課程追不上時代,或許是制度的不幸。香港有沒有鼓勵教育工作者倡導變革的誘因?當然是沒有的。今日政府雖然倡導課程改革,但參與課程改革的老師只有少數是有幸被借調/半借調,而又有不少要留在原校「土法煉鋼」,一邊接受大學的專家支援、一邊接受政府的發展主任監管,做妥課程改革,又或因其他同事的消極抵制而功虧一簣。制度出問題了,執行者試試逆天,這也行不通,在我們質疑「道」能否傳得下去的同時,「授業」這一環,我們「授」對了沒有?我們真的能授了沒有?

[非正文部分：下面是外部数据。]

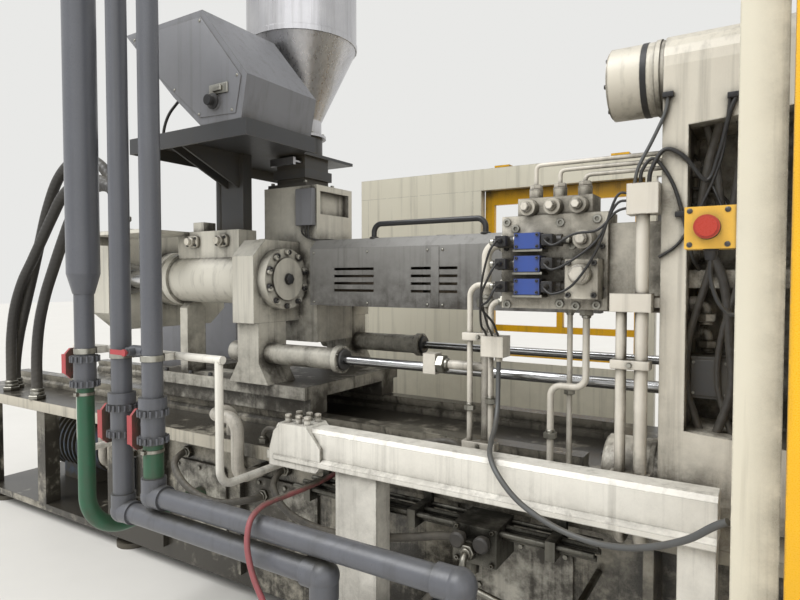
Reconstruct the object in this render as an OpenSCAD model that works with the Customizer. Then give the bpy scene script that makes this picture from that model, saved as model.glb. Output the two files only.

再說,課程改革如何,亦只是冰山一角。我們今日如果能夠找到一個專務正業的崗位,那應屬萬幸。我們除了教學生,還得照顧家長的情緒、也得去統合義工去服務社會,甚至還要因應政府不同的目標,寫上一個個的匯報。這些都是好看些的事,有些弱勢的學校,老師還得要去「前向服務」,即是中學老師向小六生提供試教、小學老師向幼稚園推廣;還得要去大型屋苑擺攤檔、甚至去深圳珠海招生。這些是你們心目中老師的「功能」嗎?

最近林麗棠老師的死訊,揭發了不少圖書館主任的悲歌。一般社會人士都認為,圖書館主任是一件優差,我還看到些網絡留言說人們以為圖書館主任必然是最準時下班的教師類別。但事實是怎樣呢?就是如網絡畫家、現職老師灰若在二零一七年六月九日發表的畫作一樣,圖書館主任的工作一樣勞碌、壓力一樣浩大,政府推動「從閱讀中學習」新政後,大部份的圖書館主任都是孤軍作戰,無日空閒地處理全校的閱讀計劃、閱讀功課,設計各級的閱讀課程等等。於是在無理的壓力強加下,老師也會有苦無路訴,或因如此,於是就選擇了輕生的路。在這個時候,大家都不難發現,在坊眾心目中的老師,和在教育前線的老師之間,的確存在了一些工作層面的預期落差。老師其實不是大家口中薪高糧準假期多的優差,而是對不少有心扶正社會、真心教育下一代的善良人的折騰。